I definitly gonna learn from this!


----------



## porkynator (Aug 31, 2014)

guysensei1 said:


> Mistake under 'think outside the box' section.





Prakhar said:


> You must have made this tutorial earlier but it would be unfair to Vincent Shew if you don't add his name with Sébastien Auroux in Intro. Please do the same.


Thanks, it's going to be fixed as soon as I upload the new version.



cuBerBruce said:


> Overall, a very nice document.
> 
> I think one of the glaring omissions in the document is the technique of making use of symmetries and inverses in algs, where applicable. Well, I know this issue (and even cyclic shifts) is talked about briefly on page 21, but I think being aware of when you can use mirrors and inverses, or apply algs from another angle is so fundamental for FMC, that it should have its own section.
> 
> ...


Thanks for this, I think I will add a section.
I actually use this in solves, but didn't think about it while making this tutorial.

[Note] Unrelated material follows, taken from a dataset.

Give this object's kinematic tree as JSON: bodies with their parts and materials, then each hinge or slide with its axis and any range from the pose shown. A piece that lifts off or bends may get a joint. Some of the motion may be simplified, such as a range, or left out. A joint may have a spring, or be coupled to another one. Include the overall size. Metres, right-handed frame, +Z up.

> Pure piece-swapping algs (standard J-perm and T-perm, for example) are always self-inverse, so you can always apply the inverse in place of the "normal" alg(s) that you know. This gives you another chance to get good cancellations when using these algs for insertions (or even linear finishes).


It's quickly mentioned under the "Other Insertions: 2 Corners and 2 Edges" subsection. Maybe I should make a longer explanation.



> One other thing, in talking about corner 3-cycles, I'm not sure that it was mentioned that the same 3-cycle can often have two different 8-move commutator solutions. A good cancellation could be missed if only one of them is considered.


I have put this in a note in the first example for insertions. I didn't say "often" but, just pointed out it was possible in this case. I thought this would be enough, since I am not explaining commutators anyway, but just linking another tutorial for them.



> It doesn't look to me that there is any mention of corner/edge pair 3-cycles.


There is, under "Block Commutators"  Also, I've linked Ryan Heise's page about them multiple times and repeatedly advised taking a look at it... I hope this is enough.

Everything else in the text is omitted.